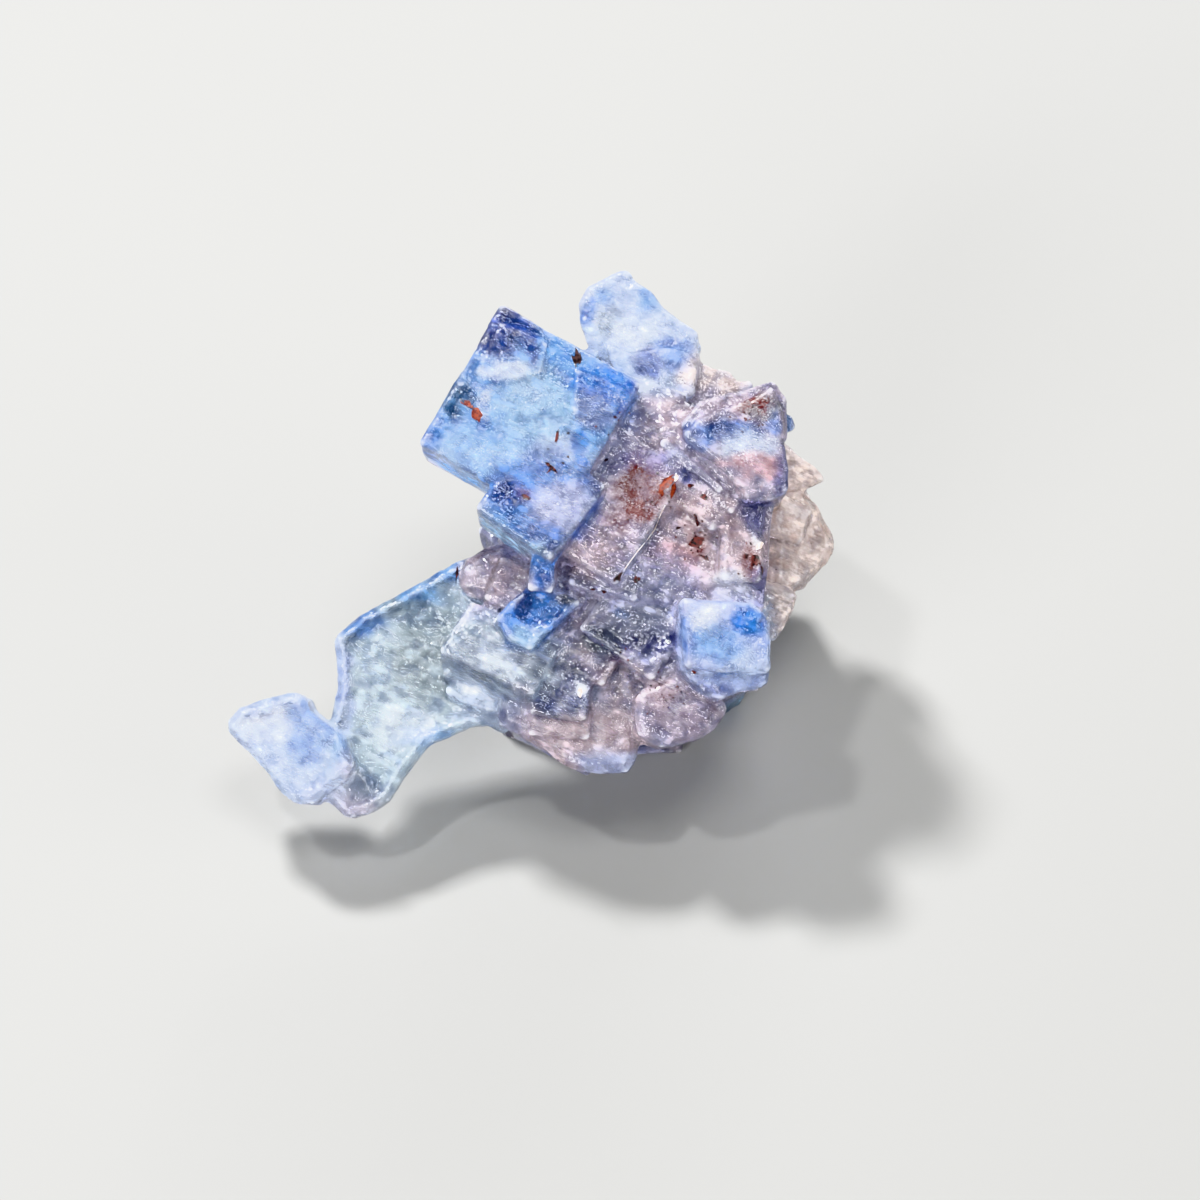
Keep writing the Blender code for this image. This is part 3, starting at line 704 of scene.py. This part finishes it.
def flake(body, spot, reach, turn, seed):
    """A thin ragged flake that lies in the face, half of it sunk."""
    place, normal = on_face(body, spot)
    if place is None:
        return []
    deselect()
    bpy.ops.mesh.primitive_circle_add(vertices=FLAKE_SIDES, radius=1, fill_type="NGON")
    obj = bpy.context.object
    bpy.ops.object.mode_set(mode="EDIT")
    bpy.ops.mesh.select_all(action="SELECT")
    bpy.ops.transform.vertex_random(offset=FLAKE_RAGGEDNESS, seed=seed)
    bpy.ops.object.mode_set(mode="OBJECT")
    modify(obj, "SOLIDIFY", thickness=1.0, offset=0)
    size = Matrix.Diagonal((reach[0] * MM, reach[1] * MM, FLAKE_THICKNESS * MM, 1))
    lie = normal.to_track_quat("Z", "Y").to_matrix().to_4x4()
    spin = Matrix.Rotation(math.radians(turn), 4, "Z")
    obj.matrix_world = Matrix.Translation(place) @ lie @ spin @ size
    return [obj]


def joined(name, pieces, material):
    """The pieces as one object at the origin, with this material."""
    deselect()
    for piece in pieces:
        piece.select_set(True)
    bpy.context.view_layer.objects.active = pieces[0]
    bpy.ops.object.join()
    whole = bpy.context.object
    whole.name = name
    bpy.ops.object.transform_apply(location=True, rotation=True, scale=True)
    whole.data.materials.clear()
    whole.data.materials.append(material)
    return whole


def flakes(body, name, places, material):
    """All the flakes of one kind, as one object."""
    made = []
    for seed, (spot, reach, turn) in enumerate(places):
        made += flake(body, spot, reach, turn, seed)
    return joined(name, made, material)


def scattered_specks():
    """Small flakes thrown at random over the rusty patches."""
    chance = random.Random(SPECK_SEED)
    thrown = []
    for (x, y), reach, count in SPECKS:
        for _ in range(count):
            across = chance.gauss(0, SPECK_SPREAD) * reach
            up = chance.gauss(0, SPECK_SPREAD) * reach
            size = (chance.uniform(*SPECK_REACH), chance.uniform(*SPECK_REACH))
            thrown.append(((x + across, y + up), size, chance.uniform(0, 180)))
    return thrown


def edge_glint_line(body, material):
    """A thin pale ridge that follows the surface along the mauve cube's edge: a painted highlight."""
    curve = bpy.data.curves.new("edge_glint_line", "CURVE")
    curve.dimensions = "3D"
    curve.bevel_depth = EDGE_GLINT_RADIUS * MM
    curve.bevel_resolution = 1
    curve.use_fill_caps = True
    route = []
    for start, end in zip(EDGE_GLINT_LINE, EDGE_GLINT_LINE[1:]):
        for step in range(EDGE_GLINT_STEPS):
            share = step / EDGE_GLINT_STEPS
            spot = tuple(a + (b - a) * share for a, b in zip(start, end))
            place, _ = on_face(body, spot)
            if place is not None:
                route.append(place)
    spline = curve.splines.new("POLY")
    spline.points.add(len(route) - 1)
    for index, (point, place) in enumerate(zip(spline.points, route)):
        point.co = (*place, 1)
        point.radius = 0.5 + 0.5 * math.sin(math.pi * (index + 0.5) / len(route))
    obj = bpy.data.objects.new("edge_glint_line", curve)
    bpy.context.scene.collection.objects.link(obj)
    choose(obj)
    bpy.ops.object.convert(target="MESH")
    return joined("edge_glint_line", [bpy.context.object], material)


# Materials

# The patterns inside and on the crystals: scale per mm, detail and roughness
WISPS = (1.3, 3.0, 0.55)
STREAKS = (1.0, 3.0, 0.6)
RIPPLES = (1.5, 2.0, 0.5)
GRAIN = (9.0, 3.0, 0.7)
PITS = (15.0, 2.0, 0.6)
DRIFTS = (1.1, 3.0, 0.6)
STREAK_STRETCH = (2.2, 0.35, 1.0)

# Between which values of its pattern each marking comes up
VEIL_AND_SHEEN_RANGE = (0.52, 0.66)
DARK_RANGE = (0.52, 0.34)
HOLLOW_SHADE_RANGE = (0.52, 0.40)
CREST_SHEEN_RANGE = (0.54, 0.66)
STAIN_RANGE = (0.42, 0.58)
DRIFT_RANGE = (0.42, 0.58)
GLINT_RANGE = (0.56, 0.66)
SATIN_RANGE = (0.44, 0.56)
FLECK_RANGE = (0.4, 0.62)

# Veil lines run where the wisps are at this level, and fade out over this range
LINE_LEVEL = 0.56
LINE_RANGE = (0.012, 0.0)

# Fluorite's refraction, what thick crystal does to light, and how deep the bumps on its faces are
REFRACTION = 1.434
ABSORPTION_TINT = (0.76, 0.72, 0.78, 1)
ABSORPTION_DENSITY = 90.0
BUMP_DEPTH = 0.06 * MM

# The flecks' mottling per mm, their sheen and their gloss
FLECK_SCALE = 6.0
FLECK_SHEEN = 0.3
FLECK_GLOSS = 0.1


class Value:
    """One output in a material's node tree. Sums on it add Math nodes."""

    def __init__(self, sketch, socket):
        self.sketch = sketch
        self.socket = socket

    def math(self, operation, *inputs):
        return self.sketch.add("ShaderNodeMath", {"operation": operation}, dict(enumerate(inputs)))

    def __add__(self, other):
        return self.math("ADD", self, other)

    def __radd__(self, other):
        return self.math("ADD", other, self)

    def __sub__(self, other):
        return self.math("SUBTRACT", self, other)

    def __rsub__(self, other):
        return self.math("SUBTRACT", other, self)

    def __mul__(self, other):
        return self.math("MULTIPLY", self, other)

    def __rmul__(self, other):
        return self.math("MULTIPLY", other, self)


class Sketch:
    """A material's node tree, drawn one node at a time."""

    def __init__(self, name):
        self.material = bpy.data.materials.new(name)
        self.material.use_nodes = True
        self.tree = self.material.node_tree
        self.tree.nodes.clear()

    def add(self, kind, settings=None, inputs=None, output=0):
        """A node of this kind, with its settings and then its sockets set: the output asked for."""
        node = self.tree.nodes.new(kind)
        for name, value in (settings or {}).items():
            setattr(node, name, value)
        for name, value in (inputs or {}).items():
            if isinstance(value, Value):
                self.tree.links.new(value.socket, node.inputs[name])
            else:
                node.inputs[name].default_value = value
        return Value(self, node.outputs[output]) if node.outputs else node

    def mix(self, amount, first, second, blend="MIX"):
        """Two colours mixed: sockets 6 and 7 are the colours, and output 2 the result."""
        return self.add(
            "ShaderNodeMix",
            {"data_type": "RGBA", "blend_type": blend},
            {0: amount, 6: first, 7: second},
            output=2,
        )

    def ramp(self, value, start, end):
        """0 below start, 1 above end, and smooth between."""
        return self.add(
            "ShaderNodeMapRange",
            {"interpolation_type": "SMOOTHSTEP"},
            {"Value": value, "From Min": start, "From Max": end},
        )

    def noise(self, place, scale, detail=3.0, roughness=0.5):
        return self.add(
            "ShaderNodeTexNoise",
            None,
            {"Vector": place, "Scale": scale, "Detail": detail, "Roughness": roughness},
        )

    def place(self, turn=0, stretch=(1, 1, 1)):
        """Object coordinates in mm, as seen on the display side, turned in its plane and stretched."""
        spot = self.add("ShaderNodeTexCoord", None, None, "Object")
        return self.add(
            "ShaderNodeMapping",
            {"vector_type": "TEXTURE"},
            {
                "Vector": spot,
                "Location": DISPLAY_CENTRE,
                "Rotation": (math.radians(90 - VIEW_ELEVATION), 0, math.radians(turn)),
                "Scale": tuple(MM * s for s in stretch),
            },
        )

    def finish(self, surface, volume=None):
        """The material with this surface, and with this inside it."""
        inputs = {"Surface": surface}
        if volume:
            inputs["Volume"] = volume
        self.add("ShaderNodeOutputMaterial", None, inputs)
        return self.material


def fluorite():
    """Clear and milky crystal mixed by the zones, with veils, ripples, rust stains and frost. Painted
    light on it: shade in the ripples' hollows, sheen on their tops and on the veils, glints on the
    frost and highlights along the edges.
    """
    sketch = Sketch("fluorite")
    place = sketch.place()
    tint = sketch.add("ShaderNodeAttribute", {"attribute_name": "tint"}, None, "Color")
    milk = sketch.add("ShaderNodeAttribute", {"attribute_name": "tint"}, None, "Alpha")
    rust = sketch.add("ShaderNodeAttribute", {"attribute_name": "rust"}, None, "Fac")
    # Where the painted highlight along the edges goes
    edge = sketch.add("ShaderNodeAttribute", {"attribute_name": "edges"}, None, "Fac")
    frost = sketch.add("ShaderNodeAttribute", {"attribute_name": "frost"}, None, "Fac")

    wisps = sketch.noise(place, *WISPS)
    streaks = sketch.noise(sketch.place(GROWTH_TURN, STREAK_STRETCH), *STREAKS)
    ripples = sketch.noise(place, *RIPPLES)
    grain = sketch.noise(place, *GRAIN)
    pits = sketch.noise(place, *PITS)
    drifts = sketch.ramp(sketch.noise(place, *DRIFTS), *DRIFT_RANGE)

    # Milky veils, which also carry a painted sheen where the colour is lightened
    veil_and_sheen = sketch.ramp(wisps * 0.6 + streaks * 0.4, *VEIL_AND_SHEEN_RANGE)
    dark = sketch.ramp(wisps, *DARK_RANGE)
    hollows = sketch.ramp(ripples, *HOLLOW_SHADE_RANGE)
    # Painted sheen on the tops of the ripples
    crest_sheen = sketch.ramp(ripples, *CREST_SHEEN_RANGE)
    lines = sketch.ramp((wisps - LINE_LEVEL).math("ABSOLUTE"), *LINE_RANGE)
    stain = rust * (0.6 + 0.5 * sketch.ramp(wisps * 0.5 + grain * 0.5, *STAIN_RANGE))
    # Painted glints: specks on the frosted pits, turned towards WHITE and made milky
    painted_glints = sketch.ramp(pits, *GLINT_RANGE) * frost * (0.25 + 0.75 * drifts) * (1.0 - 0.7 * stain)

    colour = sketch.mix(dark * 0.6, tint, tint, "MULTIPLY")
    # Painted shade: the hollows of the ripples, which the bump also sinks, are darkened towards
    # blue-grey
    colour = sketch.mix(hollows * (0.7 - 0.65 * milk), colour, (*HOLLOW_SHADE, 1), "MULTIPLY")
    # Painted sheen: the veils and the tops of the ripples are lightened towards WHITE
    colour = sketch.mix(veil_and_sheen * 0.35 + crest_sheen * 0.2, colour, (*WHITE, 1), "DODGE")
    colour = sketch.mix(lines * 0.25, colour, (*WHITE, 1))
    colour = sketch.mix(stain, colour, (*RUST, 1))
    # Painted highlights along the edges, and the painted glints: the colour is turned towards WHITE
    colour = sketch.mix(edge * 0.8 + painted_glints * 0.8, colour, (*WHITE, 1))

    satin = sketch.ramp(streaks, *SATIN_RANGE)
    roughness = 0.07 + 0.1 * frost + 0.18 * satin
    height = pits * (0.1 + 0.9 * frost) + streaks * 1.2 + ripples * 3.6 + lines * 0.2
    bump = sketch.add(
        "ShaderNodeBump", None, {"Strength": 1.0, "Distance": BUMP_DEPTH, "Height": height}
    )
    glass = sketch.add(
        "ShaderNodeBsdfPrincipled",
        None,
        {
            "Base Color": colour,
            "Roughness": roughness,
            "IOR": REFRACTION,
            "Transmission Weight": 1.0,
            "Normal": bump,
        },
    )
    milky = sketch.add(
        "ShaderNodeBsdfPrincipled",
        None,
        {"Base Color": colour, "Roughness": roughness, "IOR": REFRACTION, "Normal": bump},
    )
    # The painted edge highlights and glints are also made milky, so they read as opaque and pale
    cloud = 0.06 + milk * (0.45 + 0.55 * veil_and_sheen) + stain * 0.6 + painted_glints * 0.5 + edge * 0.45
    surface = sketch.add("ShaderNodeMixShader", None, {0: cloud, 1: glass, 2: milky})
    absorption = sketch.add(
        "ShaderNodeVolumeAbsorption",
        None,
        {"Color": ABSORPTION_TINT, "Density": ABSORPTION_DENSITY},
    )
    return sketch.finish(surface, absorption)


def mineral_fleck(name, light, dark):
    """An opaque piece, mottled between two colours: an inclusion, or a pale piece of painted light."""
    sketch = Sketch(name)
    grain = sketch.ramp(sketch.noise(sketch.place(), FLECK_SCALE), *FLECK_RANGE)
    shader = sketch.add(
        "ShaderNodeBsdfPrincipled",
        None,
        {
            "Base Color": sketch.mix(grain, (*dark, 1), (*light, 1)),
            "Roughness": 0.25 + 0.3 * grain,
            "Coat Weight": FLECK_GLOSS,
            "Specular IOR Level": FLECK_SHEEN,
        },
    )
    return sketch.finish(shader)


def floor_finish():
    """Plain and matt."""
    sketch = Sketch("pale_floor")
    shader = sketch.add(
        "ShaderNodeBsdfPrincipled", None, {"Base Color": FLOOR_TINT, "Roughness": FLOOR_ROUGHNESS}
    )
    return sketch.finish(shader)


# Stage

FLOOR_WIDTH = 1.2
FLOOR_TINT = (0.17, 0.17, 0.165, 1)
FLOOR_ROUGHNESS = 0.8

# Each lamp's place and width, in metres, and its power, in watts
LAMPS = [
    ("window", (-0.14, 0.16, 0.30), 0.05, 3.8),
    ("glint", (-0.12, -0.03, 0.34), 0.022, 0.7),
    ("overhead", (0.06, -0.06, 0.4), 0.12, 1.0),
    ("fill", (-0.16, -0.27, 0.12), 0.16, 1.7),
    ("side", (0.26, -0.08, 0.14), 0.18, 0.8),
    ("rear", (0.1, 0.3, 0.1), 0.18, 1.1),
]

# The even light from all round
AMBIENT_TINT = (0.68, 0.7, 0.75, 1)
AMBIENT_STRENGTH = 0.2

# How near and how far the camera sees, in metres
NEAREST = 0.001
FARTHEST = 5


def floor():
    """The plane that the cluster rests on."""
    bpy.ops.mesh.primitive_plane_add(size=FLOOR_WIDTH, location=(0, 0, 0))
    plane = bpy.context.object
    plane.name = "floor"
    plane.data.materials.append(floor_finish())


def lamp(name, place, size, power):
    """A square lamp that points at the cluster."""
    light = bpy.data.lights.new(name, "AREA")
    light.size = size
    light.energy = power
    obj = bpy.data.objects.new(name, light)
    bpy.context.scene.collection.objects.link(obj)
    obj.location = place
    obj.rotation_euler = (Vector(place) - DISPLAY_CENTRE).to_track_quat("Z", "Y").to_euler()


def studio():
    """The lamps, an even light from all round, and the picture's tone."""
    for name, place, size, power in LAMPS:
        lamp(name, place, size, power)
    world = bpy.data.worlds.new("studio")
    world.use_nodes = True
    background = world.node_tree.nodes["Background"]
    background.inputs["Color"].default_value = AMBIENT_TINT
    background.inputs["Strength"].default_value = AMBIENT_STRENGTH
    bpy.context.scene.world = world
    bpy.context.scene.view_settings.view_transform = "Khronos PBR Neutral"


def camera():
    """Looks straight at the display side."""
    data = bpy.data.cameras.new("camera")
    data.lens = data.sensor_width * VIEW_DISTANCE / PICTURE_WIDTH
    data.clip_start = NEAREST
    data.clip_end = FARTHEST
    obj = bpy.data.objects.new("camera", data)
    bpy.context.scene.collection.objects.link(obj)
    obj.matrix_world = display_matrix() @ Matrix.Translation((0, 0, VIEW_DISTANCE))
    bpy.context.scene.camera = obj


camera()
studio()
floor()
body = etched_crystals()
paint(body)
body.data.materials.clear()
body.data.materials.append(fluorite())
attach(body, "root")
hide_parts("crystal_cluster")

orange_rust = mineral_fleck("orange_rust", ORANGE, RED_BROWN)
red_rust = mineral_fleck("rust", RED_BROWN, BLACK_BROWN)
dark_rust = mineral_fleck("dark_rust", DARK_BROWN, BLACK_BROWN)
spar_and_glint_white = mineral_fleck("spar_and_glint_white", WHITE, PINK_CREAM)
edge_glint_white = mineral_fleck("edge_glint_white", WHITE, PINK_CREAM)

inclusions_and_glints = [
    flakes(body, "orange_flakes", ORANGE_FLAKES, orange_rust),
    flakes(body, "rust_flakes", RUST_FLAKES + scattered_specks(), red_rust),
    flakes(body, "dark_flakes", DARK_FLAKES, dark_rust),
    flakes(body, "spar_crumbs_and_glints", SPAR_CRUMBS_AND_GLINTS, spar_and_glint_white),
    # The painted highlight along the mauve cube's edge
    edge_glint_line(body, edge_glint_white),
]
for piece in inclusions_and_glints:
    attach(piece, "root")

:::

WHAT IS EXPECTED → Up to and including the line with "return [obj]", repeat the data exactly, starting from its first line; nothing else belongs in the response.

PROBLEM SOLUTION →
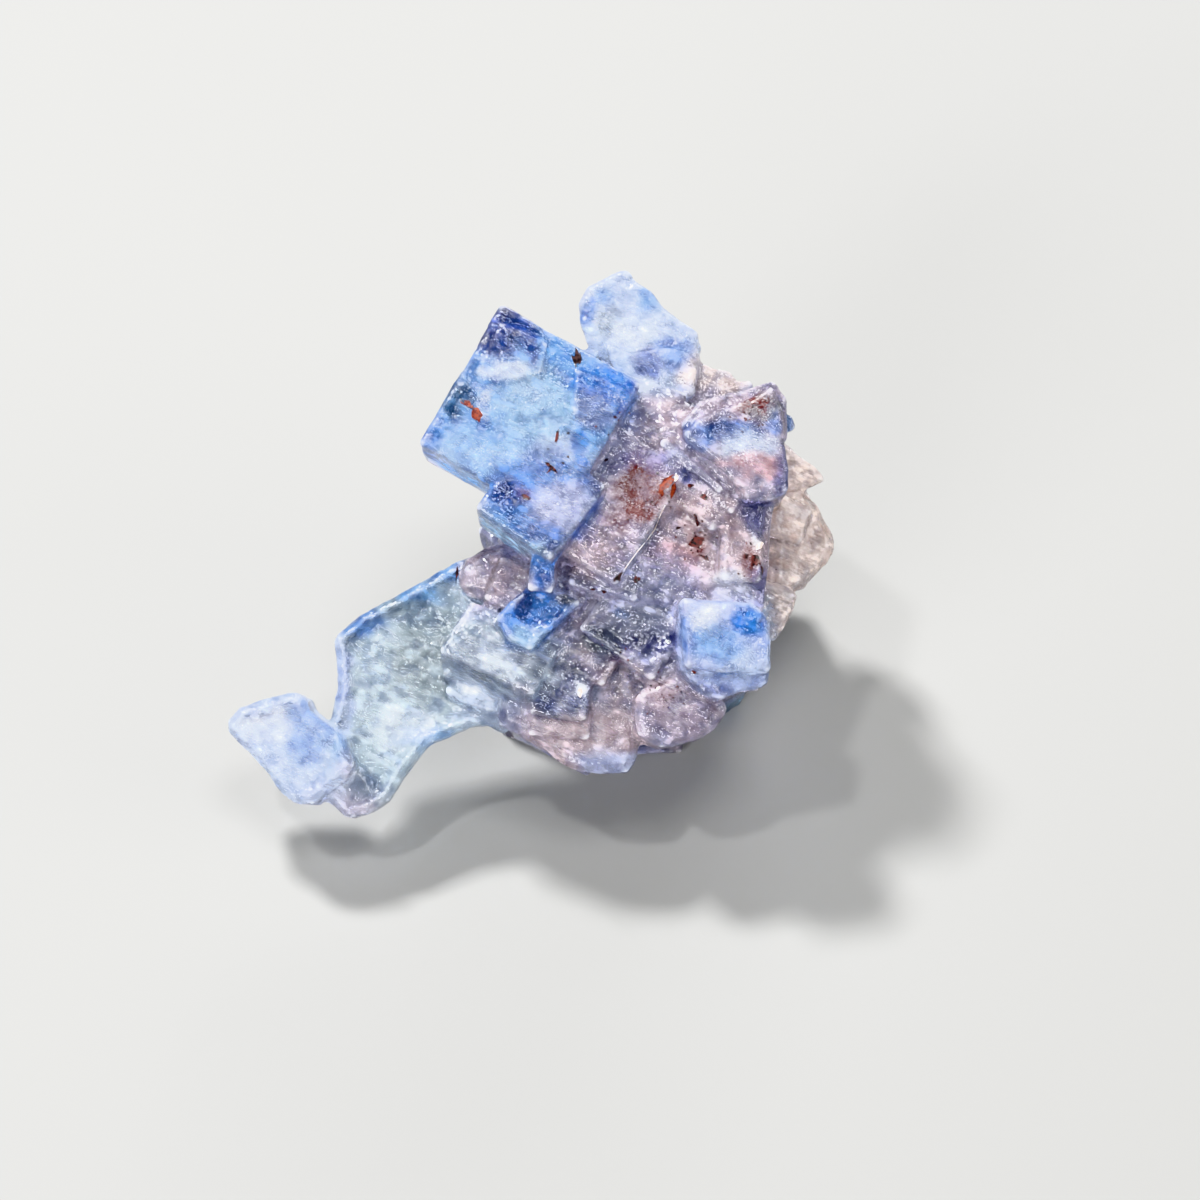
Keep writing the Blender code for this image. This is part 3, starting at line 704 of scene.py. This part finishes it.
def flake(body, spot, reach, turn, seed):
    """A thin ragged flake that lies in the face, half of it sunk."""
    place, normal = on_face(body, spot)
    if place is None:
        return []
    deselect()
    bpy.ops.mesh.primitive_circle_add(vertices=FLAKE_SIDES, radius=1, fill_type="NGON")
    obj = bpy.context.object
    bpy.ops.object.mode_set(mode="EDIT")
    bpy.ops.mesh.select_all(action="SELECT")
    bpy.ops.transform.vertex_random(offset=FLAKE_RAGGEDNESS, seed=seed)
    bpy.ops.object.mode_set(mode="OBJECT")
    modify(obj, "SOLIDIFY", thickness=1.0, offset=0)
    size = Matrix.Diagonal((reach[0] * MM, reach[1] * MM, FLAKE_THICKNESS * MM, 1))
    lie = normal.to_track_quat("Z", "Y").to_matrix().to_4x4()
    spin = Matrix.Rotation(math.radians(turn), 4, "Z")
    obj.matrix_world = Matrix.Translation(place) @ lie @ spin @ size
    return [obj]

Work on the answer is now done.